Others expected to be given shadow cabinet roles after proving their loyalty to Starmer over the past few months include Sarah Jones, Chris Matheson, Steve Reed, Tulip Siddiq and Preet Kaur Gill. Rewarding these people and others for their early support of his campaign will, however, have to be balanced against Starmer’s understood commitment to achieving balance across his shadow cabinet, with representation of all wings of the party and all parts of the country.

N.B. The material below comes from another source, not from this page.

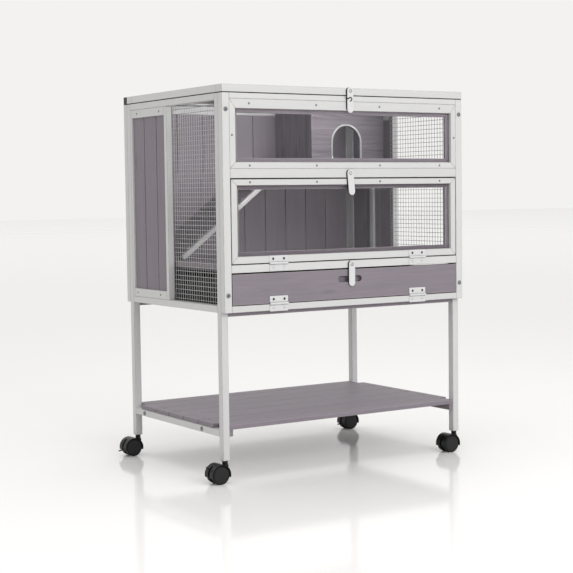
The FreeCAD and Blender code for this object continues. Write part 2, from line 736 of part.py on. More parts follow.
def make_roof():
    width = d.roof_frame_width
    x0, x1 = left, right
    y0, y1 = front, inner_back - d.panel_gap / 2
    front_stick = box("roof_front_blank", x0, x1, y0, y0 + width, roof_bottom, roof_top)
    frame = [
        cut("roof_front_stick", front_stick, [pivot_hole("roof")]),
        box("roof_rear_stick", x0, x1, y1 - width, y1, roof_bottom, roof_top),
        box("roof_left_stick", x0, x0 + width, y0 + width, y1 - width, roof_bottom, roof_top),
        box("roof_right_stick", x1 - width, x1, y0 + width, y1 - width, roof_bottom, roof_top),
    ]
    part("roof_frame", group("roof_frame_group", frame))
    count = 6
    depth = (y1 - y0 - width * 2) / count
    boards = []
    for i in range(count):
        near = y0 + width + depth * i
        boards.append(box("roof_board_%d" % i, x0 + width, x1 - width, near + d.groove / 2,
                          near + depth - d.groove / 2, roof_top - 2 - d.roof_board_thickness, roof_top - 2))
    part("roof_boards", group("roof_boards_group", boards))
    part("rear_hinge_rail", box("rear_hinge_rail_bar", x0, x1, inner_back, back, top, roof_top))


# ---------------------------------------------------------------- butt hinges

def hinge_half(name, x, y, z, turn, fixed):
    """One half of a butt hinge. Before it is turned about the pin, the leaf stands above the pin
    when it moves and hangs below when it is fixed, with its back face axis_proud behind the pin."""
    half = d.hinge_width / 2
    third = d.hinge_width / 3
    slack = 0.2
    if fixed:
        spans = [(as_dim(0) - half, as_dim(0) - third / 2 - slack), (third / 2 + slack, half)]
    else:
        spans = [(as_dim(0) - third / 2, third / 2)]
    sign = -1 if fixed else 1
    gap = d.barrel_radius + 0.4
    pieces = []
    solids = []
    reach = gap + d.leaf_height
    plate_front = d.axis_proud - d.leaf_thickness

    def local_box(tag, a, b, low, high):
        lo, hi = (low, high) if sign > 0 else (as_dim(0) - high, as_dim(0) - low)
        return box(name + tag, a, b, plate_front, d.axis_proud, lo, hi)

    pieces.append(local_box("_leaf", as_dim(0) - half, half, gap, reach))
    for i, (a, b) in enumerate(spans):
        pieces.append(local_box("_tongue%d" % i, a, b, as_dim(0), gap))
        pieces.append(rod(name + "_knuckle%d" % i, a, as_dim(0), as_dim(0), d.barrel_radius, b - a, ALONG_X))
    bore_radius = d.pin_radius if fixed else d.pin_radius + d.running_clearance
    bore = rod(name + "_bore", as_dim(0) - d.hinge_width, as_dim(0), as_dim(0), bore_radius,
               d.hinge_width * 2, ALONG_X)
    solids.append(cut(name + "_half", fuse(name + "_blank", pieces), [bore]))
    if fixed:
        solids.append(rod(name + "_pin", as_dim(0) - half, as_dim(0), as_dim(0), d.pin_radius,
                          d.hinge_width, ALONG_X))
    whole = group(name, solids)
    place(whole, x, y, z, turn)
    return whole


def make_hinges():
    middle = (left + right) / 2
    upright = FreeCAD.Rotation()
    # On the roof the pin lies along the rear joint, and the leaf that moves points to the front.
    flat = FreeCAD.Rotation(FreeCAD.Vector(0, 1, -1), 180)
    places = (
        ("door", hinge_line, base + (d.mid_rail_top + d.door_bottom) / 2, upright),
        ("flap", hinge_line, base + (d.bottom_rail_top + d.flap_bottom) / 2, upright),
        ("roof", inner_back - d.panel_gap / 4, roof_top + d.axis_proud, flat),
    )
    all_fixed = []
    for name, y, z, turn in places:
        moving = []
        for side, sign in (("left", -1), ("right", 1)):
            x = middle + d.hinge_centre * sign
            moving.append(hinge_half("%s_moving_%s" % (name, side), x, y, z, turn, False))
            all_fixed.append(hinge_half("%s_fixed_%s" % (name, side), x, y, z, turn, True))
        part("%s_hinge_leaves" % name, group("%s_hinge_leaves_group" % name, moving))
    part("fixed_hinge_leaves", group("fixed_hinge_leaves_group", all_fixed))


# ---------------------------------------------------------------- shelf

def make_shelf():
    rail_bottom = shelf_bottom - d.shelf_rail_height
    y0 = inner_front
    y1 = inner_back
    x0 = left + d.stock
    x1 = right - d.stock
    rails = []
    bearers = []
    for side, rail_x, bearer_x in (("left", left, x0), ("right", x1, x1 - d.bearer_width)):
        drills = bolt_holes("shelf_rail_" + side, "shelf_" + side)
        rail = box("shelf_rail_blank_" + side, rail_x, rail_x + d.stock, y0 + d.stock, y1 - d.stock,
                   rail_bottom, shelf_bottom)
        rails.append(cut("shelf_rail_" + side, rail, drills))
        drills = bolt_holes("bearer_" + side, "shelf_" + side)
        bearer = box("bearer_blank_" + side, bearer_x, bearer_x + d.bearer_width, y0 + 2, y1 - 2,
                     rail_bottom, shelf_bottom)
        bearers.append(cut("bearer_" + side, bearer, drills))
    part("shelf_end_rails", group("shelf_end_rails_group", rails))
    part("shelf_bearers", group("shelf_bearers_group", bearers))

    wide = 5
    narrow = (y1 - y0 - d.wide_board * wide) / 2
    edges = [y0, y0 + narrow]
    for i in range(wide):
        edges.append(edges[1] + d.wide_board * (i + 1))
    edges.append(y1)
    boards = []
    for i in range(len(edges) - 1):
        near = edges[i] + (d.board_gap / 2 if i > 0 else 0)
        far = edges[i + 1] - (d.board_gap / 2 if i < wide + 1 else 0)
        inset = d.stock if i in (0, wide + 1) else as_dim(1)
        boards.append(box("shelf_board_%d" % i, left + inset, right - inset, near, far, shelf_bottom,
                          shelf_top))
    part("shelf_boards", group("shelf_boards_group", boards))


# ---------------------------------------------------------------- casters

LEVER_LOW = -11
LEVER_RAISED = 33


def sector(name, inner, outer, half_width, start, sweep):
    """Part of a ring about the axle, from start degrees above the tail, over the top."""
    turn = FreeCAD.Rotation(Y_AXIS, 180 + start).multiply(ALONG_Y)
    ring = rod(name + "_ring", as_dim(0) - d.trail, as_dim(0) - half_width, d.wheel_radius, outer,
               as_dim(half_width) * 2, turn, sweep)
    if inner is None:
        return ring
    core = rod(name + "_core", as_dim(0) - d.trail, as_dim(0) - half_width, d.wheel_radius, inner,
               as_dim(half_width) * 2, ALONG_Y)
    return cut(name, ring, [core])


def make_caster(name, x, y, lever_angle):
    """A twin-wheel caster. It is drawn about its stem, with the wheels trailing to the left."""
    zero = as_dim(0)
    trail = d.trail
    middle = d.wheel_radius
    web = d.web_half_width
    hood_inner = d.wheel_radius + d.hood_gap
    brake_gap = 0.6
    shoe_inner = d.wheel_radius - 3.5

    hood = sector(name + "_hood", hood_inner, d.hood_radius, d.hood_half_width, -12, 207)
    web_radius = shoe_inner - brake_gap
    web_disc = rod(name + "_web_disc", zero - trail, zero - web, middle, web_radius, web * 2, ALONG_Y)
    web_top = sector(name + "_web_top", None, d.hood_radius - 0.2, web, 58, 127)
    neck = box(name + "_neck", zero - d.boss_radius, d.boss_radius, zero - web, web, middle,
               d.boss_bottom + 2)
    boss = rod(name + "_boss", zero, zero, d.boss_bottom, d.boss_radius,
               d.caster_height - d.boss_bottom - d.swivel_gap)
    solid = fuse(name + "_solid", [hood, web_disc, web_top, neck, boss])
    hood_slot = box(name + "_hood_slot", zero - trail - d.hood_radius - 1, zero - trail - 6, zero - 4,
                    as_dim(4), middle - 15, middle + 24)
    web_core = rod(name + "_web_core", zero - trail, zero - web, middle, web_radius, web * 2, ALONG_Y)
    slot = cut(name + "_slot", hood_slot, [web_core])
    stem_bore = rod(name + "_stem_bore", zero, zero, middle + 3, d.stem_radius + d.running_clearance,
                    d.caster_height)
    axle_bore = rod(name + "_axle_bore", zero - trail, zero - web, middle, d.axle_radius, web * 2, ALONG_Y)
    housing = cut(name + "_housing_cut", solid, [slot, stem_bore, axle_bore])
    cap = 2
    axle_half = d.wheel_inset + d.wheel_width - cap - 0.3
    axle = rod(name + "_axle", zero - trail, zero - axle_half, middle, d.axle_radius, axle_half * 2, ALONG_Y)
    whole = group(name + "_housing", [housing, axle])
    place(whole, x, y, zero)
    part("caster_housing_" + name, whole)

    wheels = []
    for side, start in (("near", zero - d.wheel_inset - d.wheel_width), ("far", d.wheel_inset)):
        disc = rod("%s_disc_%s" % (name, side), zero - trail, start, middle, d.wheel_radius,
                   d.wheel_width, ALONG_Y)
        rounded = doc.addObject("Part::Chamfer", "%s_tread_%s" % (name, side))
        rounded.Base = disc
        doc.recompute()
        rims = [i + 1 for i, edge in enumerate(disc.Shape.Edges) if edge.Closed]
        rounded.Edges = [(i, 1.5, 1.5) for i in rims]
        bore_start = start + cap if side == "near" else start
        bore = rod("%s_bore_%s" % (name, side), zero - trail, bore_start, middle,
                   d.axle_radius + d.running_clearance, d.wheel_width - cap, ALONG_Y)
        wheels.append(cut("%s_wheel_%s" % (name, side), rounded, [bore]))
    pair = group(name + "_wheels", wheels)
    place(pair, x, y, zero)
    part("caster_wheels_" + name, pair)

    if lever_angle is None:
        return
    shoe = sector(name + "_shoe", shoe_inner, d.wheel_radius + 0.5, as_dim(3), lever_angle - 16, 32)
    tab = doc.addObject("Part::Box", name + "_tab")
    tab.Length = 1
    bind(tab, "Length", d.lever_reach - shoe_inner - 1)
    tab.Width = 6
    tab.Height = 3
    turn = FreeCAD.Rotation(Y_AXIS, 180 + lever_angle)
    start = turn.multVec(FreeCAD.Vector(shoe_inner.value + 1, -3, -1.5))
    place(tab, start.x - trail.value, start.y, start.z + middle.value, turn)
    lever = fuse(name + "_lever", [shoe, tab])
    holder = group(name + "_brake", [lever])
    place(holder, x, y, zero)
    part("brake_lever_" + name, holder)


def make_casters():
    levers = {"front_left": LEVER_RAISED, "rear_left": LEVER_LOW, "rear_right": LEVER_LOW}
    stems = []
    for name, x, y in leg_corners():
        stems.append(rod("stem_" + name, x, y, d.wheel_radius + 4, d.stem_radius,
                         d.caster_height + d.stem_depth - d.wheel_radius - 4))
        make_caster(name, x, y, levers.get(name))
    part("caster_stems", group("caster_stems_group", stems))


# ---------------------------------------------------------------- build, check and write

def check_and_export():
    doc.recompute()
    broken = [o.Name for o in doc.Objects if "Invalid" in o.State or "Error" in o.State]
    if broken:
        raise RuntimeError("objects that failed: %s" % broken)
    box_all = FreeCAD.BoundBox()
    for obj in parts:
        shape = obj.Shape
        if shape.isNull() or not shape.isValid() or not shape.Solids:
            raise RuntimeError("%s has no valid solid" % obj.Label)
        shape.exportStep("parts/%s.step" % obj.Label)
        box_all.add(shape.BoundBox)
    print("%d sub-parts" % len(parts))
    print("outline X %.2f..%.2f Y %.2f..%.2f Z %.2f..%.2f" % (box_all.XMin, box_all.XMax, box_all.YMin,
                                                              box_all.YMax, box_all.ZMin, box_all.ZMax))


make_legs()
make_front_frame()
make_windows()
make_flap()
make_back()
make_sides()
make_floors()
make_tray()
make_nest_box()
make_ramp()
make_roof()
make_hinges()
for strap_name in strap_places():
    make_strap(strap_name)
make_shelf()
make_bolts()
make_casters()
check_and_export()
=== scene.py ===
import json
import math
import random

import bmesh
import bpy
from mathutils import Matrix, Vector, noise


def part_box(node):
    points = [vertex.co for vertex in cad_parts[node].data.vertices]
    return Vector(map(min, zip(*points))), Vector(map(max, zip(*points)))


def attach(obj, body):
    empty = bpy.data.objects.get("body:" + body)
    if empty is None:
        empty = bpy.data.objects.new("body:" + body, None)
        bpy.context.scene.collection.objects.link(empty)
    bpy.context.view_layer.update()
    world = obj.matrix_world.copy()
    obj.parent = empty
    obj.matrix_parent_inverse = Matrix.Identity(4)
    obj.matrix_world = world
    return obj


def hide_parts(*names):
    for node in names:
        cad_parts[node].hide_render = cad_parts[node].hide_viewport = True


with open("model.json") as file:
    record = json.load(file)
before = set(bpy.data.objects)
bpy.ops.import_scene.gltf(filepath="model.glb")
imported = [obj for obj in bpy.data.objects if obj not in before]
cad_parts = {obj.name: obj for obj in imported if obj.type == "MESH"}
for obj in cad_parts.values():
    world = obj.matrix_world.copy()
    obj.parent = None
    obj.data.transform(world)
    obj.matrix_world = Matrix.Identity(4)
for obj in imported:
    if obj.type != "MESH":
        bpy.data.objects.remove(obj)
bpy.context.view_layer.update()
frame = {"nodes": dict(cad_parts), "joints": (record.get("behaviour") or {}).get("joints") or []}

MM = 0.001
EASED = 1.0 * MM       # the rounding of a plain stick's edges
CORNERS = ("front_left", "front_right", "rear_left", "rear_right")
JOINTS = {joint["name"]: joint for joint in frame["joints"]}


# ---------------------------------------------------------------- materials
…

And that raises the other question among Labour MPs: what will happen to Rebecca Long-Bailey? Starmer has already pledged to give Nandy and Long-Bailey shadow cabinet roles if he wins, and this commitment is reinforced by Starmer’s expected efforts to achieve “balance” in his shadow cabinet. MPs are almost unanimous in wanting to see Long-Bailey kept in shadow cabinet and an end to the era of “us and them”.

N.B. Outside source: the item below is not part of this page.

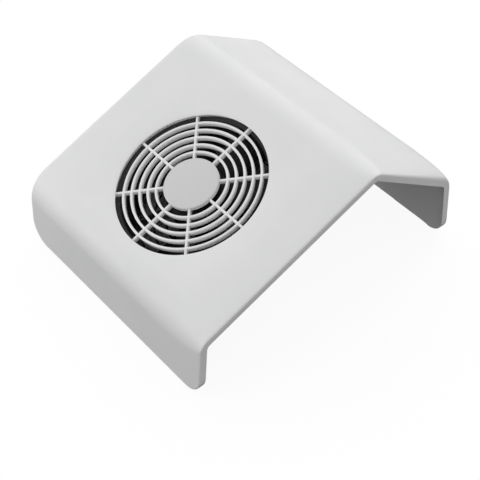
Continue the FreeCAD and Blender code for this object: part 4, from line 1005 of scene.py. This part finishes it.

But there is a wide scope of available roles for Long-Bailey, from a climate change-related post to something more marginal. As a strategic decision for Starmer, her exact appointment will signal his willingness or otherwise to accommodate her strand of thinking within his leadership, but it also poses a strategic decision for Long-Bailey: should she aim to be the figure the left of the party rallies behind even after an unsuccessful leadership bid, or will she drift away from the left of the party with an eye on the long game, carving out a new role simply as a pragmatic and competent shadow cabinet minister? On the New Statesman podcast last week she stated her intention to be publicly loyal to the next leader, already providing a hint as to what approach she might take. 

Beyond the headline jobs, high-profile sackings and the fate of someone like Long-Bailey, however, Labour figures argue that the big strategic decisions facing Starmer are much more prosaic. The huge problem of the Corbyn era, many more experienced Labour MPs argue, was the lack of strategic oversight, spanning all aspects of the party’s parliamentary operation. As a result of some figures’ unwillingness to serve under Corbyn, in tandem with the staunch loyalty of other relative newcomers, some people were elevated straight to shadow cabinet without time on the back benches, resulting in a dearth of collective shadow cabinet experience. Many of the party’s MPs now hope those people will be moved into more junior ministerial roles, allowing them to find their feet in parliament and gain ministerial experience in a more typical timeframe. 

Further than that, many MPs hope the new leader will get rid of “dead weight” in shadow cabinet and ministerial positions, from people who aren’t pulling their weight to those who stepped into shadow roles simply because there was no one else to do the job. While the party more generally may feel a debt of loyalty to those people for stepping up, these MPs hope Starmer will realise that he personally “owes them nothing”. 

Many Labour MPs hope Starmer will be ruthless in his approach to this reshuffle, but not in terms of purging a particular faction. Instead, they hope to see a ruthless purge of anyone who has underperformed or been overpromoted in recent years. For many in the parliamentary party, they are yearning for a return to strategic discipline. Starmer has made much of his ability to lead and reform large organisations in his bid for the leadership. These shadow cabinet appointments will be his first chance to deliver on that.